Requirements: Skip every line before the one containing "Recreate this object as parametric three.js", then copy that line and the rest of the entries below exactly, through the last line.

====

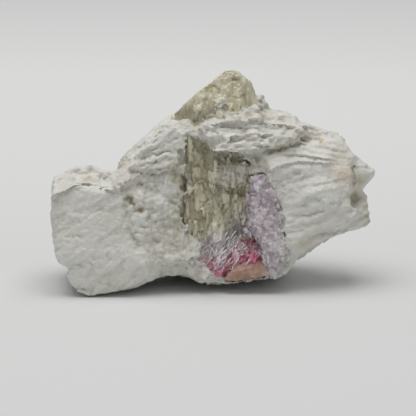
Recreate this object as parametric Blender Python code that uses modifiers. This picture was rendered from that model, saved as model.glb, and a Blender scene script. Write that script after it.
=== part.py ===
"""Watermelon tourmaline crystal grown in a loose piece of albite, at real size (metres, +Z up).

The specimen's broad face looks along -Y. Its forms are laid out on that face in millimetres: across it (to
the right), up it, and into the stone (0 near the middle, negative towards the front). The whole piece is then
leaned back the way it rests, and flattened where it touches the table.
"""

import math

import bmesh
import bpy
import numpy as np
from mathutils import Euler, Matrix, Vector, noise

NAME = "watermelon_tourmaline"
MM = 0.001

LEAN_BACK = math.radians(12.0)  # the broad face leans back by this when the piece rests
GAP = 0.3  # clearance between pieces that touch, mm
ROCK_GRAIN = 0.7  # size of the grid that fuses the chips of the stone, mm
ROCK_RELIEF = 0.3  # how far weathering moves the stone's skin, mm
ROCK_TRIANGLES = 7300
SEAM_TRIANGLES = 700
TABLE_WIDTH = 200.0  # wider than the piece, mm

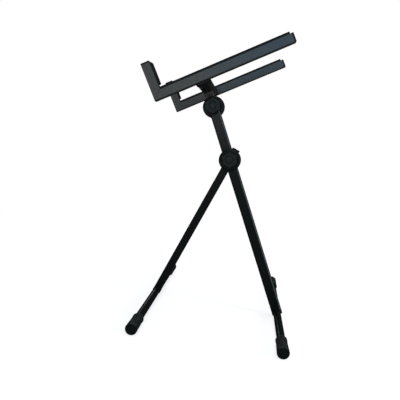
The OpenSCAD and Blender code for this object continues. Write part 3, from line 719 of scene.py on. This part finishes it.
def lobed_knob(radius, height, lobes, collar_radius, collar, pocket_radius, pocket):
    """Lobed knob along local Z from its seat, hollow where its insert or screw sits."""
    lobe = radius / 3.5
    body_radius = radius - 0.4 * lobe
    steps = lobes * 24

    def outline(a):
        """Radius of the knob's outline at an angle."""
        pitch = TURN / lobes
        off = (a - 0.25 * pitch + pitch / 2) % pitch - pitch / 2
        reach = radius - lobe
        inside = lobe ** 2 - (reach * math.sin(off)) ** 2
        bump = reach * math.cos(off) + math.sqrt(inside) if inside > 0 else 0
        return max(bump, body_radius)

    def lobed(inset, z):
        """Ring of the lobed outline, drawn in by an inset."""
        share = 1 - inset / radius
        return [Vector((outline(a) * share * math.cos(a), outline(a) * share * math.sin(a), z))
                for a in (TURN * k / steps for k in range(steps))]

    soft = min(0.004, height / 5)
    rings = [round_ring(0, pocket, steps), round_ring(pocket_radius, pocket, steps),
             round_ring(pocket_radius, 0.0004, steps), round_ring(pocket_radius + 0.0004, 0, steps),
             round_ring(collar_radius - 0.0006, 0, steps), round_ring(collar_radius, 0.0006, steps),
             round_ring(collar_radius, collar - 0.0005, steps),
             round_ring(collar_radius + 0.0008, collar, steps)]
    under = body_radius - 0.002
    if under > collar_radius + 0.002:
        rings.append(round_ring(under, collar + 0.0001, steps))
    for a in quarter_turn(6):
        rings.append(lobed(soft * 0.5 * (1 - math.sin(a)), collar + soft * 0.5 * (1 - math.cos(a)) + 0.0001))
    for a in quarter_turn(8):
        rings.append(lobed(soft * (1 - math.cos(a)), height - soft * (1 - math.sin(a))))
    dish = radius * 0.62
    for share, z in ((1.04, 0.0), (1.0, -0.0006), (0.97, -0.0014), (0.80, -0.0017), (0.78, -0.0012),
                     (0.72, -0.0008), (0.4, -0.0004)):
        rings.append(round_ring(dish * share, height + z, steps))
    rings.append(round_ring(0, height - 0.0003, steps))
    return skinned(rings)


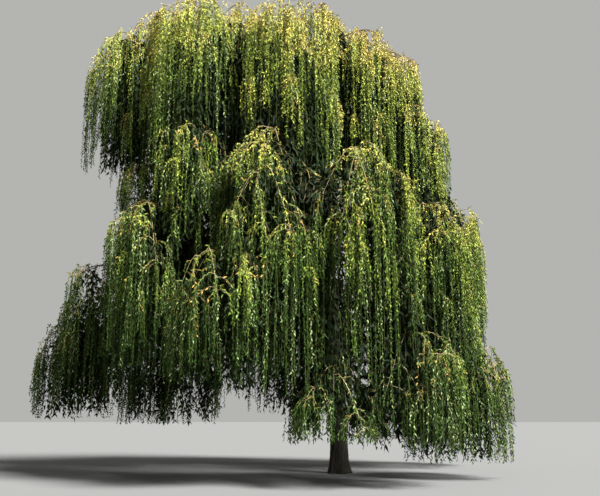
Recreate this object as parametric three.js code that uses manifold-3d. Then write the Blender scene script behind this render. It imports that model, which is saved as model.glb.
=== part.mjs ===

====

Solution:
Recreate this object as parametric three.js code that uses manifold-3d. Then write the Blender scene script behind this render. It imports that model, which is saved as model.glb.
=== part.mjs ===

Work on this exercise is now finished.